猪瀬直樹 「昭和16年夏の敗戦」

昭和16年夏の敗戦 (中公文庫)

  • 猪瀬直樹という人の評価は別にしてもこれは名著という評判をどこかで目にして購入しておいたもの。
  • 「三十代前半の若手エリートが集められ、アメリカと戦った場合のシミュレーションを重ね、そこで出された結論は、実際の太平洋戦争での経過とほとんど同じだった」というのは事実としては面白いけれども、文章も生硬で読み物としてはグルーヴに欠ける気がします。司馬遼太郎の融通無碍な出し引きにと比べるものでもありませんが。
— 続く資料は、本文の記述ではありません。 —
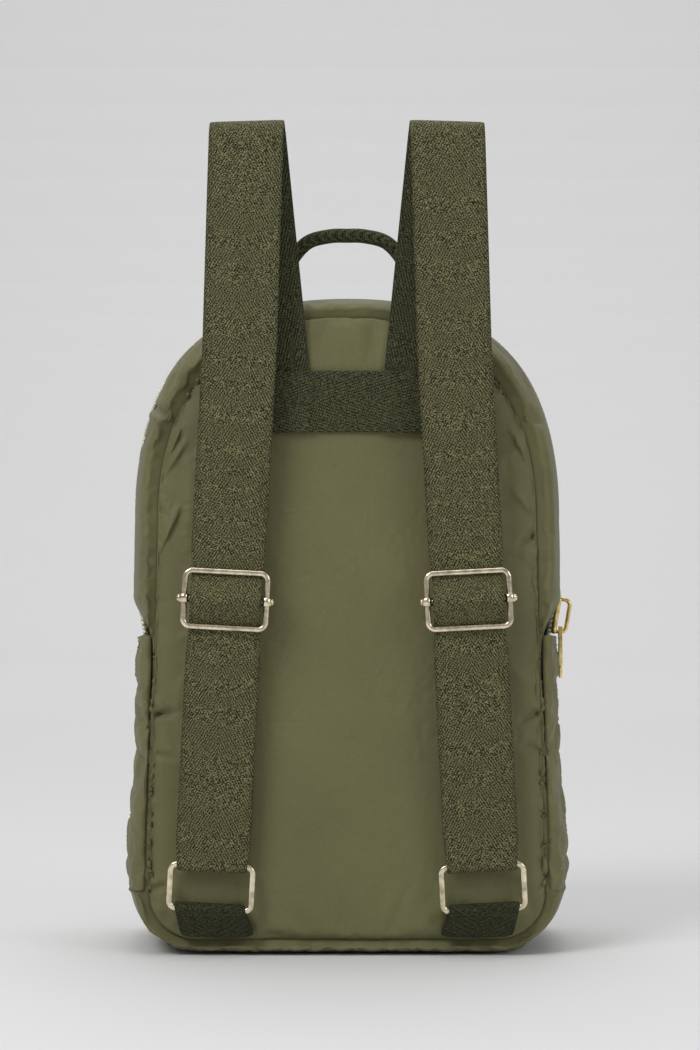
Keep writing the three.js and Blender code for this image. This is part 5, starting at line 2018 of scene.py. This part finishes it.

  • デイヴィッド・ハルバースタム「ベスト&ブライテスト」と違って、こちらの「最良にして最も聡明な逸材」はほぼ正解に辿り着いていた訳ですが、国家運営に責任のある立場にはなかった訳で、「わかっていても、“勢い”に押し流されていくしかない。なぜか」という考察が、「“事実”を畏怖することと正反対の立場が、政治である。政治は目的(観念)をかかえている。目的のために、“事実”が従属させられる」という一文ぐらいしか見当たらないのは、厚みに欠け、決定的に不満が残ります。
  • むしろ、生真面目な東條英機への大命降下の流れに引き込まれるものがありました。